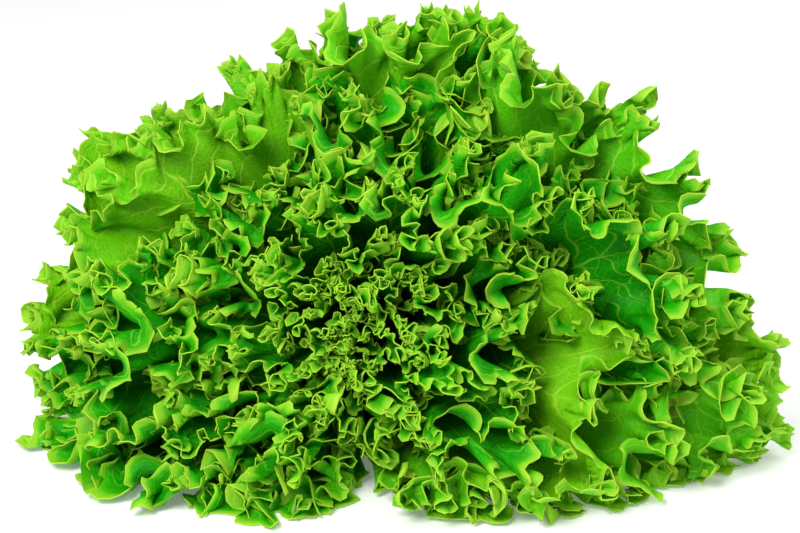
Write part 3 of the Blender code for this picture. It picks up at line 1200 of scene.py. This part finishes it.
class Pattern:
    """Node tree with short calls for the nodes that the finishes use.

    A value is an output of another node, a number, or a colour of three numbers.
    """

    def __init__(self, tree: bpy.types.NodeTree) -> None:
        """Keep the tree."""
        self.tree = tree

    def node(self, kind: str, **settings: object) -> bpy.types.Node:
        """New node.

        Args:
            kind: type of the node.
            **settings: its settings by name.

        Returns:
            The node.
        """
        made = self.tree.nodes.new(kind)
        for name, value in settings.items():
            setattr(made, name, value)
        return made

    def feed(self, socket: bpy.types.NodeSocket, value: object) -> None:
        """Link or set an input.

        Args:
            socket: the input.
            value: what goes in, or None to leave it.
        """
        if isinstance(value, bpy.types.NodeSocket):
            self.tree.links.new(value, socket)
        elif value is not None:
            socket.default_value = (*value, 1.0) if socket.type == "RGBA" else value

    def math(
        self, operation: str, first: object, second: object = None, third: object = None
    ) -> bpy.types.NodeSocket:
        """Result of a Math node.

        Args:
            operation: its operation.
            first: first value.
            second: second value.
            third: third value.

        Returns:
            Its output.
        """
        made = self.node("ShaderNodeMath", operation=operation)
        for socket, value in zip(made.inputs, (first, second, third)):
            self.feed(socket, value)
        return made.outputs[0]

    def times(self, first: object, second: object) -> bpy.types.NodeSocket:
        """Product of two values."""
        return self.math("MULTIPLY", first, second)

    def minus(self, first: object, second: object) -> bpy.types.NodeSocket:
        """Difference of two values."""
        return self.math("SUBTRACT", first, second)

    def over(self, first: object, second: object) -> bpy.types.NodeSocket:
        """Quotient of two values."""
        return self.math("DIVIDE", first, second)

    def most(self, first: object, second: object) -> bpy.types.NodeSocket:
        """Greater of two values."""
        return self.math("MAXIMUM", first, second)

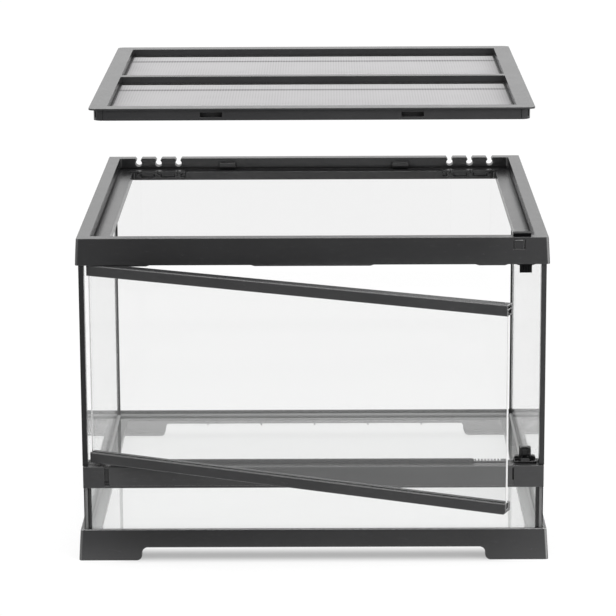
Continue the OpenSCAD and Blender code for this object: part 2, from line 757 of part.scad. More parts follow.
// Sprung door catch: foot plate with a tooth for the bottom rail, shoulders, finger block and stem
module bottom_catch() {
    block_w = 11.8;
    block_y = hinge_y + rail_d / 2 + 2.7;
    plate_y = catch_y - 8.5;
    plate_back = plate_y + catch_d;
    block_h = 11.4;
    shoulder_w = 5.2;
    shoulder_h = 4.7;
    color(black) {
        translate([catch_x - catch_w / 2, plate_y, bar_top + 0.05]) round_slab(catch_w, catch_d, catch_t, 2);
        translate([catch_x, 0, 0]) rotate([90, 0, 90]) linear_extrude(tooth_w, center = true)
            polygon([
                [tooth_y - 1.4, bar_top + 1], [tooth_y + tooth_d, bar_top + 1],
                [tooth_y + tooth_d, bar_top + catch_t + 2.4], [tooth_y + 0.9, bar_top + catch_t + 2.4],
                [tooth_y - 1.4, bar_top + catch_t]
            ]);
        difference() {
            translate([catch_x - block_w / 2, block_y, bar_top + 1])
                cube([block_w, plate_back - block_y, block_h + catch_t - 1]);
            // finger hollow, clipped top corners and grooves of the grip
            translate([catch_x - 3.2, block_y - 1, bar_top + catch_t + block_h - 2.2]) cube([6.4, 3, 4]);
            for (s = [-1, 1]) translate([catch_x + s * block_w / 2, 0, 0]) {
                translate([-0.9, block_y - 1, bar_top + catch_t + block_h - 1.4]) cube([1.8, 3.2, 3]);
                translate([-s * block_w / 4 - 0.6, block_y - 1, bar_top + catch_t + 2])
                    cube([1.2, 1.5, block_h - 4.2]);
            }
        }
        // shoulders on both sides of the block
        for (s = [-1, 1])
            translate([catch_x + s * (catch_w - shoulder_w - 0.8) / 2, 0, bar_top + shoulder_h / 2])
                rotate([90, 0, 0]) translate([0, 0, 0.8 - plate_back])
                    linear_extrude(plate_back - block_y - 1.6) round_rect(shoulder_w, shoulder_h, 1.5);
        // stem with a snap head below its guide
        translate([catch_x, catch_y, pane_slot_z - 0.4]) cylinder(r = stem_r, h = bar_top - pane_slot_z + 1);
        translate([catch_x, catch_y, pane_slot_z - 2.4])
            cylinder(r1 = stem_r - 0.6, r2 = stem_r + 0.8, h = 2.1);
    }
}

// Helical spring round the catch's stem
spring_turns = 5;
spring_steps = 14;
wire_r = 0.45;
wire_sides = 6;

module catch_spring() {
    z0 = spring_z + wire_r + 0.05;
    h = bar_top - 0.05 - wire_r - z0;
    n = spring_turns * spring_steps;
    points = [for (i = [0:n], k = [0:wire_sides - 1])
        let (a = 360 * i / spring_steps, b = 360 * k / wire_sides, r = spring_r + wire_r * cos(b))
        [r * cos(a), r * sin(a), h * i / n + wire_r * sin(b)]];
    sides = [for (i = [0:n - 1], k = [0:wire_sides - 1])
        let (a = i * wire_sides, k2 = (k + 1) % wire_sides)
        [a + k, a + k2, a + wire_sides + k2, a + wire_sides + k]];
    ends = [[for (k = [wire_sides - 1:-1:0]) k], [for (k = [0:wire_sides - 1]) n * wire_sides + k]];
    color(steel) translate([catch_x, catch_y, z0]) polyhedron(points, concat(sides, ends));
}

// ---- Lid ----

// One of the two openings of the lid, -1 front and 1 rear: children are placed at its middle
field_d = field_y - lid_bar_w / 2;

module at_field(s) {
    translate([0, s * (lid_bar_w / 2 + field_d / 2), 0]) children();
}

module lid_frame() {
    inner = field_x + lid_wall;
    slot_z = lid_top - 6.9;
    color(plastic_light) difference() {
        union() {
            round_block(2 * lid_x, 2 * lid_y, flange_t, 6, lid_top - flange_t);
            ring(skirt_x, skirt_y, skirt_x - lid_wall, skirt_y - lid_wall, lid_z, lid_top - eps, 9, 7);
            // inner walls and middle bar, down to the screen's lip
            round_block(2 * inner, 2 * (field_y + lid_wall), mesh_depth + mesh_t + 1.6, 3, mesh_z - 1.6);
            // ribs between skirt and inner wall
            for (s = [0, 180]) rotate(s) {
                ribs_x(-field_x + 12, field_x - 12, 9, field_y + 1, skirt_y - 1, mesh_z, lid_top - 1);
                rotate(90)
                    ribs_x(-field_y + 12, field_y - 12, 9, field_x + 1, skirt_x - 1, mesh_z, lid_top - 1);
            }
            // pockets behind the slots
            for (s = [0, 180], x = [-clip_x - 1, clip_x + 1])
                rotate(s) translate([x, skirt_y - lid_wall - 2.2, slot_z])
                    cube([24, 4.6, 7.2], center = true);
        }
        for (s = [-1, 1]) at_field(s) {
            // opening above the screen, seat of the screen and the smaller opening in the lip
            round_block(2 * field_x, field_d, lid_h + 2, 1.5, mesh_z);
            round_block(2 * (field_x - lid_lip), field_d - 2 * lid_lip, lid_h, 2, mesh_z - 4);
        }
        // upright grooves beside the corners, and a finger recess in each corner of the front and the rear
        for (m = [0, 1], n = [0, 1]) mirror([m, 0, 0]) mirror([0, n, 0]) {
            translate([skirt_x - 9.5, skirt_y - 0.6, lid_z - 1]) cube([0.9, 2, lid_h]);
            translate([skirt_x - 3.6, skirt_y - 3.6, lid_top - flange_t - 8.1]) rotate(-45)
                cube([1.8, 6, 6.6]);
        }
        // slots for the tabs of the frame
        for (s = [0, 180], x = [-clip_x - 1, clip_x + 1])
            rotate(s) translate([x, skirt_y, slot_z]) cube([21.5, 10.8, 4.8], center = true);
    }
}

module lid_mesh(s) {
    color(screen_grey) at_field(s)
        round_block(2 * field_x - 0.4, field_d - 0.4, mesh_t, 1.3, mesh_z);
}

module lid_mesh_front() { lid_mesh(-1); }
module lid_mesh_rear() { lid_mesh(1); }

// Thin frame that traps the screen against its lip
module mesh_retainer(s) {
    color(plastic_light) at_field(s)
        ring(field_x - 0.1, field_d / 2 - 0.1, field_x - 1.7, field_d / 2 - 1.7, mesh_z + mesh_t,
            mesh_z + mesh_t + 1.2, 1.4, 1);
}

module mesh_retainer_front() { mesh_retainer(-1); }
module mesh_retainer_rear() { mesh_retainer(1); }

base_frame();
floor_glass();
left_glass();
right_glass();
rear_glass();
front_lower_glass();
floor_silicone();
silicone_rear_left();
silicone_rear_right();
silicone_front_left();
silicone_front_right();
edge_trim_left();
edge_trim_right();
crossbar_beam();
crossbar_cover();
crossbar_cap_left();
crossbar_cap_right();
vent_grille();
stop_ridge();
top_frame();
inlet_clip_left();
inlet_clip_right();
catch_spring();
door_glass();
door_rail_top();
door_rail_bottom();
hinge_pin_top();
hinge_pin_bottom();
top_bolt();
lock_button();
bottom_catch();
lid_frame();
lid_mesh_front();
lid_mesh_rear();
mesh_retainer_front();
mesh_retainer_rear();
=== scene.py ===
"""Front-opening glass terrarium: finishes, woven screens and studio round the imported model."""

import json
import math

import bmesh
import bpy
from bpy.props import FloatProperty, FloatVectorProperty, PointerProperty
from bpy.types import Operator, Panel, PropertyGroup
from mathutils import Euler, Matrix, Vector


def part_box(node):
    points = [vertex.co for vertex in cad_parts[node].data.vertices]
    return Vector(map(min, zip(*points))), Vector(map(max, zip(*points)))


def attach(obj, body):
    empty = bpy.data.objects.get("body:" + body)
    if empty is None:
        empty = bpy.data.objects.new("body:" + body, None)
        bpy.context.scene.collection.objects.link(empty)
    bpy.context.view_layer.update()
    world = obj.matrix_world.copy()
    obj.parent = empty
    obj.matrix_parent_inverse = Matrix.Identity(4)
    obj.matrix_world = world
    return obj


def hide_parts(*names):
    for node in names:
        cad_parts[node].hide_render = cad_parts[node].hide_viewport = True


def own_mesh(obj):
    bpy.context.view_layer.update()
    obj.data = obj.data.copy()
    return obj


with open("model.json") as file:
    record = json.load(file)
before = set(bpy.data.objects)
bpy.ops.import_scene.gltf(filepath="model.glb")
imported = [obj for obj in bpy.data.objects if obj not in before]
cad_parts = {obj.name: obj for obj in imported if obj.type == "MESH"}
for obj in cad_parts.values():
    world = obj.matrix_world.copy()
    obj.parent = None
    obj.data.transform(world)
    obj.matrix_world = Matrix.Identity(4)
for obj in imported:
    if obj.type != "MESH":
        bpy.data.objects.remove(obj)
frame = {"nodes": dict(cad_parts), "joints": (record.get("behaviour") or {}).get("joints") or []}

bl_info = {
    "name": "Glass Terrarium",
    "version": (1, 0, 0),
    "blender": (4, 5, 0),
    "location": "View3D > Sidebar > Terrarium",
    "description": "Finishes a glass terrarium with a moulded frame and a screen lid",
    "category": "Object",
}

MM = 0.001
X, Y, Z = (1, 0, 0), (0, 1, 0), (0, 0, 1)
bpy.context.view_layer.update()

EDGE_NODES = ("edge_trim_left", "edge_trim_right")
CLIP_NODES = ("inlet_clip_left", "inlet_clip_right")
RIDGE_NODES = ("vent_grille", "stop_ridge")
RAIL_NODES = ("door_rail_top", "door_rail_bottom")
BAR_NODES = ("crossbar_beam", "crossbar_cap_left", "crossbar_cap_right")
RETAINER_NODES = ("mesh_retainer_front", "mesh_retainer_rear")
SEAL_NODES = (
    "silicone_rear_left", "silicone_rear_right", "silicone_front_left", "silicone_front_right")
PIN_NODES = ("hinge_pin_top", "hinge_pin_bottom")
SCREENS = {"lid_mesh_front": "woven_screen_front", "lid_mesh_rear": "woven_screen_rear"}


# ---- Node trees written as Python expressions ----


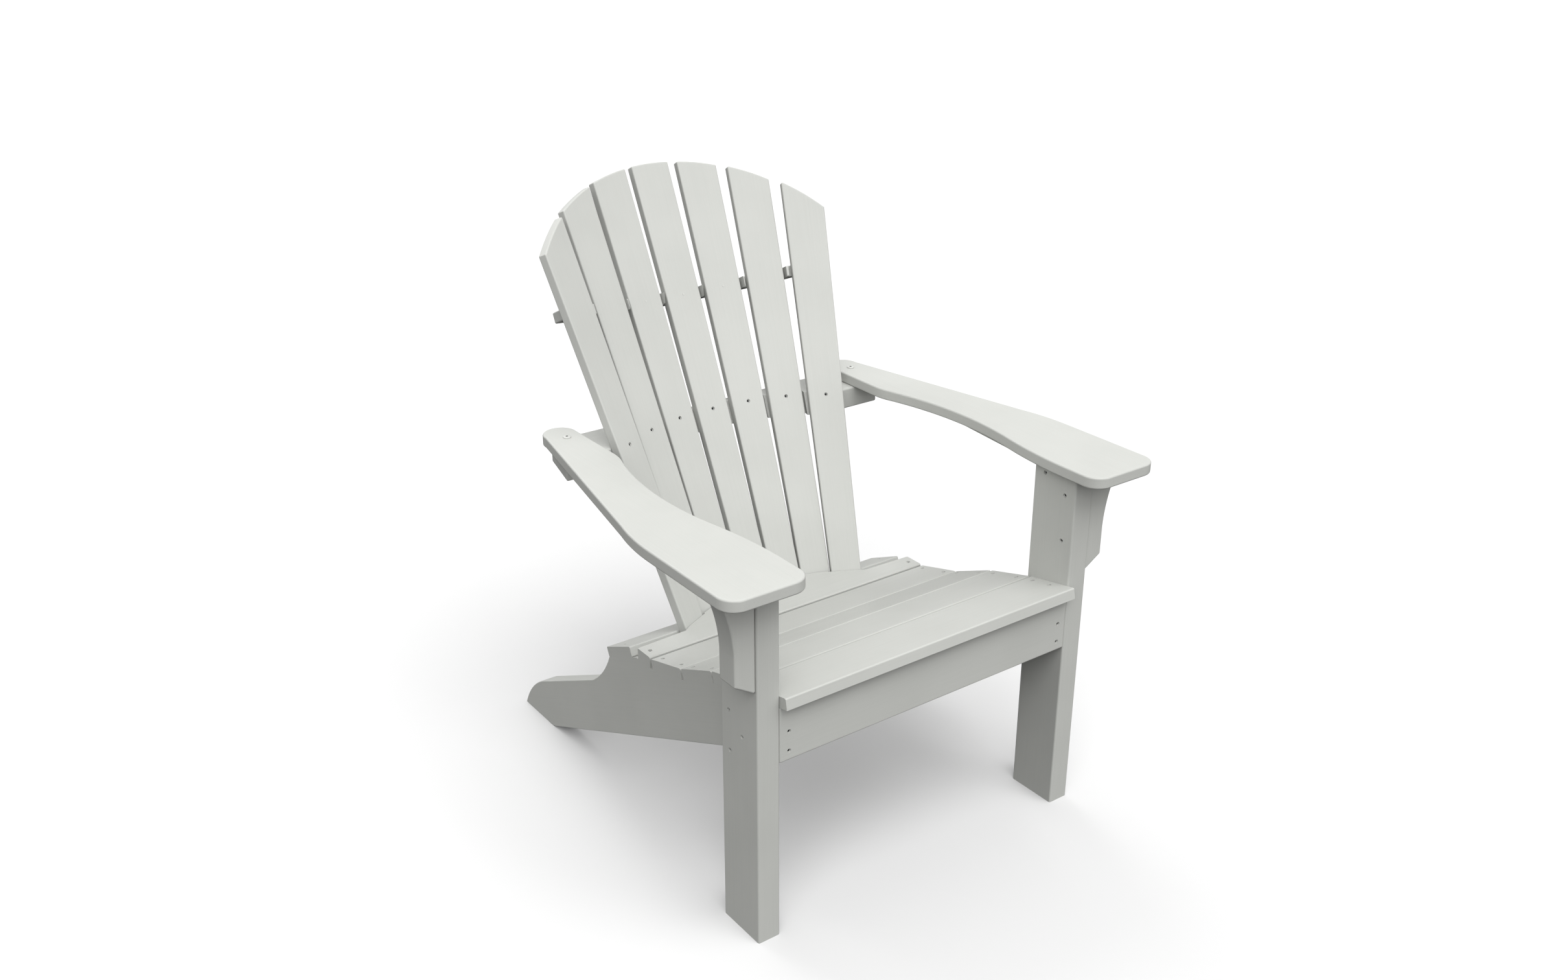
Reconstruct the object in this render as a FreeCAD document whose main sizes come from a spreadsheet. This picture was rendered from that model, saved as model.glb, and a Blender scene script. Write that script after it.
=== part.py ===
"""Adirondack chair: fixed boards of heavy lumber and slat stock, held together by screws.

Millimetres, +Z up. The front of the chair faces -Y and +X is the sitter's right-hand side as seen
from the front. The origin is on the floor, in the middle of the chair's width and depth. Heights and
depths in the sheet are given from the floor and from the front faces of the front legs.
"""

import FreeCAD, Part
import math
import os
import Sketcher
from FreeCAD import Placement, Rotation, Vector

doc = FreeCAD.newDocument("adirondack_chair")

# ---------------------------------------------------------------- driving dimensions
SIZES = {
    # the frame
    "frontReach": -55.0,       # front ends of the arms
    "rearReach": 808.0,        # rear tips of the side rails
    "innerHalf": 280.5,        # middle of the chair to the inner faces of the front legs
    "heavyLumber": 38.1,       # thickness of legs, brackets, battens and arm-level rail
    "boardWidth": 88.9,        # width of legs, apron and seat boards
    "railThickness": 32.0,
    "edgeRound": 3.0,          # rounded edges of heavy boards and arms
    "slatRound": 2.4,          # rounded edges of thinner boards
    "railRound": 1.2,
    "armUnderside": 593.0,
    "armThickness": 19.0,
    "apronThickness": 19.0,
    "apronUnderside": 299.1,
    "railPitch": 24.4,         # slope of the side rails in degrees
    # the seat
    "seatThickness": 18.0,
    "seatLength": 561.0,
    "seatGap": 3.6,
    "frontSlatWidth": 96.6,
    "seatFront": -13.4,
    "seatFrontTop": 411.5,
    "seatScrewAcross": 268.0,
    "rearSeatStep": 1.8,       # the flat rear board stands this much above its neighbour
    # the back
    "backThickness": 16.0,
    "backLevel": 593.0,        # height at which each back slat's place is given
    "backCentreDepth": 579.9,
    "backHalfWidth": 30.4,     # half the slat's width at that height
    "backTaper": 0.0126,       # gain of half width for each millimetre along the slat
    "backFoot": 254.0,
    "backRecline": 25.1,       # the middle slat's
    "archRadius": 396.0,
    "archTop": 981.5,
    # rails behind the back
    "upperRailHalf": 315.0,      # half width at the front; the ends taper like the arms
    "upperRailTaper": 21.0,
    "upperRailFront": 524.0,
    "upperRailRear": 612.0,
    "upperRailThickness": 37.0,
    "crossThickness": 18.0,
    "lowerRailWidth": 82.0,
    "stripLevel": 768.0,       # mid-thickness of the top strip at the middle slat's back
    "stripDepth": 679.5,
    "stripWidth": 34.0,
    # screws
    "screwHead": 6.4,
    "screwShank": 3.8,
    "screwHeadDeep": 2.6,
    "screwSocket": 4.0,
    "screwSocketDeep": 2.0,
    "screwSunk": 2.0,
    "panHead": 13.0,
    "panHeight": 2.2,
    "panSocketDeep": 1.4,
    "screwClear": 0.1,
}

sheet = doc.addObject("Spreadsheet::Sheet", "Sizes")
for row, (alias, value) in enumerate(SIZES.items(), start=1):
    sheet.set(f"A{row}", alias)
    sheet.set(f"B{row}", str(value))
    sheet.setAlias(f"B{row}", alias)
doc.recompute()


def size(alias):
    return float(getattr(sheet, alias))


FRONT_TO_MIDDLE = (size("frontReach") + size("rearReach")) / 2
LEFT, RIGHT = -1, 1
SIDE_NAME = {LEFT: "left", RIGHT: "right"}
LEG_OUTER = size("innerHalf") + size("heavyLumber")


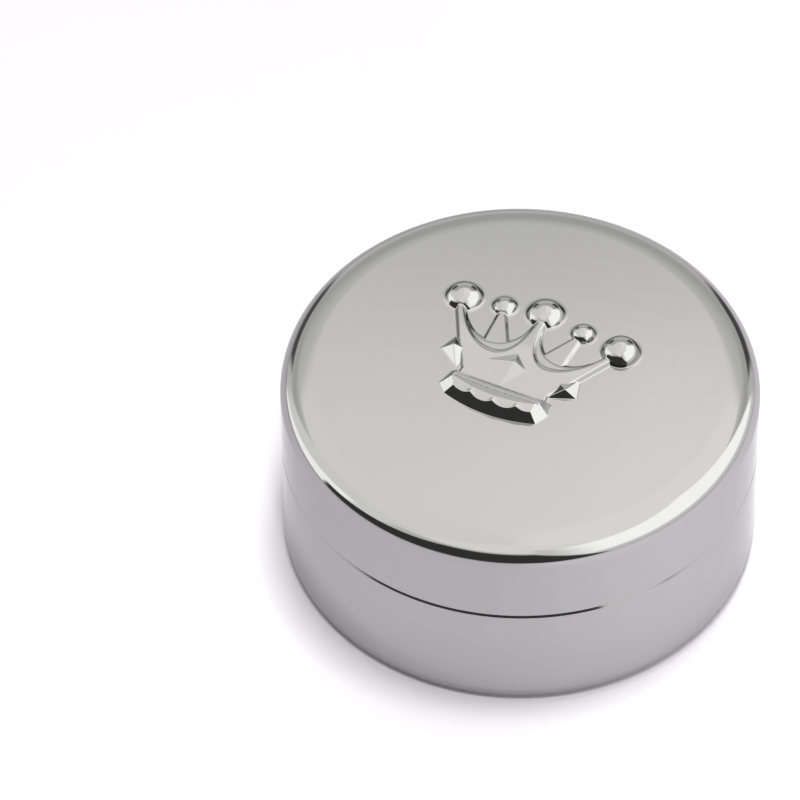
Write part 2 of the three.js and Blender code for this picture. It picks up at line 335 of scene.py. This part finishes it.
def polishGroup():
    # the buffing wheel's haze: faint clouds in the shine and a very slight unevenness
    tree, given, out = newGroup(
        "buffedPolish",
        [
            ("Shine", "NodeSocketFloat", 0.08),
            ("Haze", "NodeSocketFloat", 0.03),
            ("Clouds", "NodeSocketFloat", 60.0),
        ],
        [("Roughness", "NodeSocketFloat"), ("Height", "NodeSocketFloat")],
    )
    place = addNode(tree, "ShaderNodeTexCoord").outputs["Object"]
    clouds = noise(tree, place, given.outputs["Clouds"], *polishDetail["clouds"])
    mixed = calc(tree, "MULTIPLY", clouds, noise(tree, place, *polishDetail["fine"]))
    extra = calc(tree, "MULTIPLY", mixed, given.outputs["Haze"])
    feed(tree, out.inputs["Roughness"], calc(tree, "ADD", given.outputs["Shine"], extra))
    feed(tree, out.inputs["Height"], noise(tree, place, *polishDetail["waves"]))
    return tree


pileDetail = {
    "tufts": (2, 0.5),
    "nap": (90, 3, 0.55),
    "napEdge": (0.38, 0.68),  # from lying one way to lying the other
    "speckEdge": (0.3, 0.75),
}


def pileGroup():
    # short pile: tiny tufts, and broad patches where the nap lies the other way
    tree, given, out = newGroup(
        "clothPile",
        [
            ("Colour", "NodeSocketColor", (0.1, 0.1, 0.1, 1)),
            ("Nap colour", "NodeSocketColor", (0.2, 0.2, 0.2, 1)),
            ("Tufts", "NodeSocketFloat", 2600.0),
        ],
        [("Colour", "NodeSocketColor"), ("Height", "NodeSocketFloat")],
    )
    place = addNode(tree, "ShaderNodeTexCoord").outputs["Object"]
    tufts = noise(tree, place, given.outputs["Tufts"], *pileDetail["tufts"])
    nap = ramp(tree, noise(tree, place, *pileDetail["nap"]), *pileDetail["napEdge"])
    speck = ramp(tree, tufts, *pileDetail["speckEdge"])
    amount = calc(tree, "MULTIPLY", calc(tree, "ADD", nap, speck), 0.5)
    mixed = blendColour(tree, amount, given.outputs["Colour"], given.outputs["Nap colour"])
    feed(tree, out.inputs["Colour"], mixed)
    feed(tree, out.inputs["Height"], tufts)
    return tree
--
Write out only the lines that run from the line containing "base_frame();" through the line containing "obj.data = obj.data.copy()", both included, exactly as they appear above.

base_frame();
floor_glass();
left_glass();
right_glass();
rear_glass();
front_lower_glass();
floor_silicone();
silicone_rear_left();
silicone_rear_right();
silicone_front_left();
silicone_front_right();
edge_trim_left();
edge_trim_right();
crossbar_beam();
crossbar_cover();
crossbar_cap_left();
crossbar_cap_right();
vent_grille();
stop_ridge();
top_frame();
inlet_clip_left();
inlet_clip_right();
catch_spring();
door_glass();
door_rail_top();
door_rail_bottom();
hinge_pin_top();
hinge_pin_bottom();
top_bolt();
lock_button();
bottom_catch();
lid_frame();
lid_mesh_front();
lid_mesh_rear();
mesh_retainer_front();
mesh_retainer_rear();
=== scene.py ===
"""Front-opening glass terrarium: finishes, woven screens and studio round the imported model."""

import json
import math

import bmesh
import bpy
from bpy.props import FloatProperty, FloatVectorProperty, PointerProperty
from bpy.types import Operator, Panel, PropertyGroup
from mathutils import Euler, Matrix, Vector


def part_box(node):
    points = [vertex.co for vertex in cad_parts[node].data.vertices]
    return Vector(map(min, zip(*points))), Vector(map(max, zip(*points)))


def attach(obj, body):
    empty = bpy.data.objects.get("body:" + body)
    if empty is None:
        empty = bpy.data.objects.new("body:" + body, None)
        bpy.context.scene.collection.objects.link(empty)
    bpy.context.view_layer.update()
    world = obj.matrix_world.copy()
    obj.parent = empty
    obj.matrix_parent_inverse = Matrix.Identity(4)
    obj.matrix_world = world
    return obj


def hide_parts(*names):
    for node in names:
        cad_parts[node].hide_render = cad_parts[node].hide_viewport = True


def own_mesh(obj):
    bpy.context.view_layer.update()
    obj.data = obj.data.copy()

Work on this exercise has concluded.